* **Set problem**
Print all of the data exactly.

* **Source data**
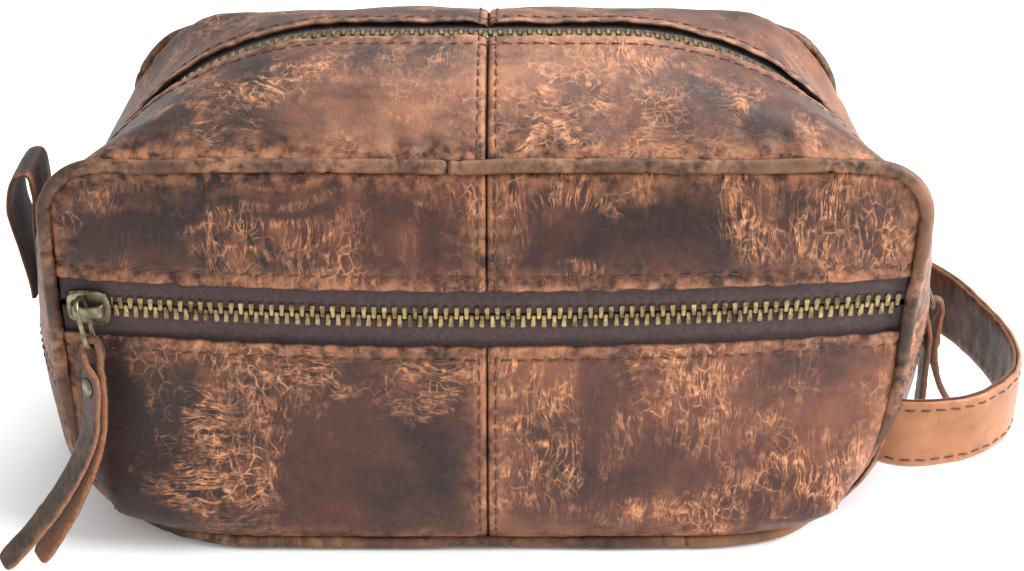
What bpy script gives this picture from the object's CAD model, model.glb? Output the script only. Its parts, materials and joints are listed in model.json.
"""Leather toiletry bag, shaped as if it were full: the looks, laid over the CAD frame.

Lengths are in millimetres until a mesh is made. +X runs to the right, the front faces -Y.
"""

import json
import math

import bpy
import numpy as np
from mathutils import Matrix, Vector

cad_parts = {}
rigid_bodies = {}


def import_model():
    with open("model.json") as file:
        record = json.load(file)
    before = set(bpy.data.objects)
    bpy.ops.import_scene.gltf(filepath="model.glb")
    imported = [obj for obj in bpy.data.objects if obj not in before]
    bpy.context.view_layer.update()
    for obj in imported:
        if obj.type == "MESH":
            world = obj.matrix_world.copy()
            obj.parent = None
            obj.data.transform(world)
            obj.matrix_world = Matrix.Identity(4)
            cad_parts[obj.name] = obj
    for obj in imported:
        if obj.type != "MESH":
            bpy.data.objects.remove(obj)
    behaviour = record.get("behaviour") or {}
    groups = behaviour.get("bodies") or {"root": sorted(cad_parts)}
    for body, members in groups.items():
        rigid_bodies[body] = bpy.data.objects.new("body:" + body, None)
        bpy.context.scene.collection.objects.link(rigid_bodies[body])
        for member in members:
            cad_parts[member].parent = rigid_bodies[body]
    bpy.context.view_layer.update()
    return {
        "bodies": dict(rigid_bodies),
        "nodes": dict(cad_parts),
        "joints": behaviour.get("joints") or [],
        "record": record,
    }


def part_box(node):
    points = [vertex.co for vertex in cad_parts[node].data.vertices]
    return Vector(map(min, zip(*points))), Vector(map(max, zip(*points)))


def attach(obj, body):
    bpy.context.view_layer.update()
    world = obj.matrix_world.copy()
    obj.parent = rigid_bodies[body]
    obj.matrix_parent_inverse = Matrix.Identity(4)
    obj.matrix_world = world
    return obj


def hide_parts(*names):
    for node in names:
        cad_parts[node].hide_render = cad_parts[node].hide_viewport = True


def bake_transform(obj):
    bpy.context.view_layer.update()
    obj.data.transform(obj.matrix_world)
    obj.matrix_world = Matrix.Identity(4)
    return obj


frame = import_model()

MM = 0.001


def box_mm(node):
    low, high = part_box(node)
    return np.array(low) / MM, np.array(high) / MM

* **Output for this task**
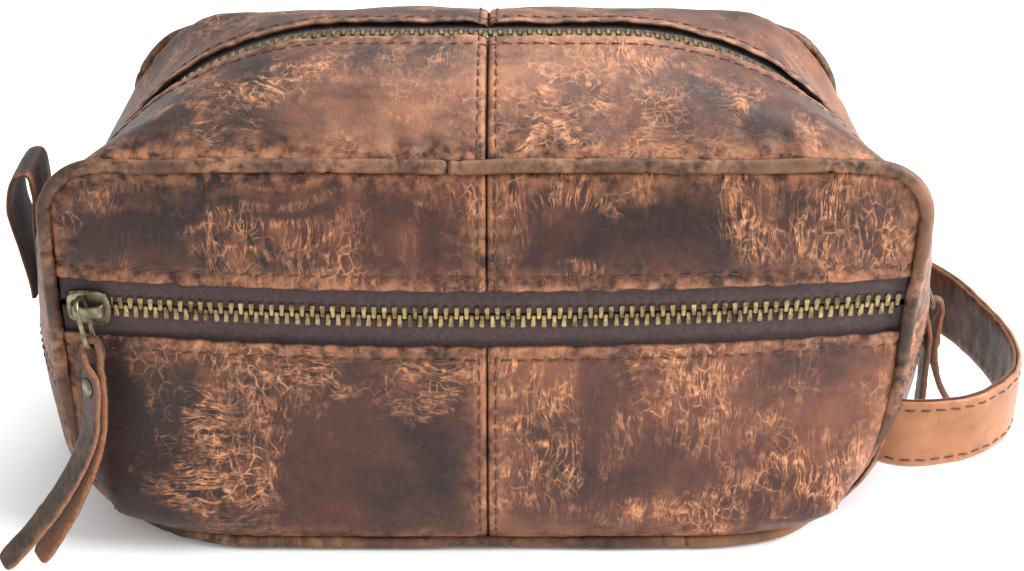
What bpy script gives this picture from the object's CAD model, model.glb? Output the script only. Its parts, materials and joints are listed in model.json.
"""Leather toiletry bag, shaped as if it were full: the looks, laid over the CAD frame.

Lengths are in millimetres until a mesh is made. +X runs to the right, the front faces -Y.
"""

import json
import math

import bpy
import numpy as np
from mathutils import Matrix, Vector

cad_parts = {}
rigid_bodies = {}


def import_model():
    with open("model.json") as file:
        record = json.load(file)
    before = set(bpy.data.objects)
    bpy.ops.import_scene.gltf(filepath="model.glb")
    imported = [obj for obj in bpy.data.objects if obj not in before]
    bpy.context.view_layer.update()
    for obj in imported:
        if obj.type == "MESH":
            world = obj.matrix_world.copy()
            obj.parent = None
            obj.data.transform(world)
            obj.matrix_world = Matrix.Identity(4)
            cad_parts[obj.name] = obj
    for obj in imported:
        if obj.type != "MESH":
            bpy.data.objects.remove(obj)
    behaviour = record.get("behaviour") or {}
    groups = behaviour.get("bodies") or {"root": sorted(cad_parts)}
    for body, members in groups.items():
        rigid_bodies[body] = bpy.data.objects.new("body:" + body, None)
        bpy.context.scene.collection.objects.link(rigid_bodies[body])
        for member in members:
            cad_parts[member].parent = rigid_bodies[body]
    bpy.context.view_layer.update()
    return {
        "bodies": dict(rigid_bodies),
        "nodes": dict(cad_parts),
        "joints": behaviour.get("joints") or [],
        "record": record,
    }


def part_box(node):
    points = [vertex.co for vertex in cad_parts[node].data.vertices]
    return Vector(map(min, zip(*points))), Vector(map(max, zip(*points)))


def attach(obj, body):
    bpy.context.view_layer.update()
    world = obj.matrix_world.copy()
    obj.parent = rigid_bodies[body]
    obj.matrix_parent_inverse = Matrix.Identity(4)
    obj.matrix_world = world
    return obj


def hide_parts(*names):
    for node in names:
        cad_parts[node].hide_render = cad_parts[node].hide_viewport = True


def bake_transform(obj):
    bpy.context.view_layer.update()
    obj.data.transform(obj.matrix_world)
    obj.matrix_world = Matrix.Identity(4)
    return obj


frame = import_model()

MM = 0.001


def box_mm(node):
    low, high = part_box(node)
    return np.array(low) / MM, np.array(high) / MM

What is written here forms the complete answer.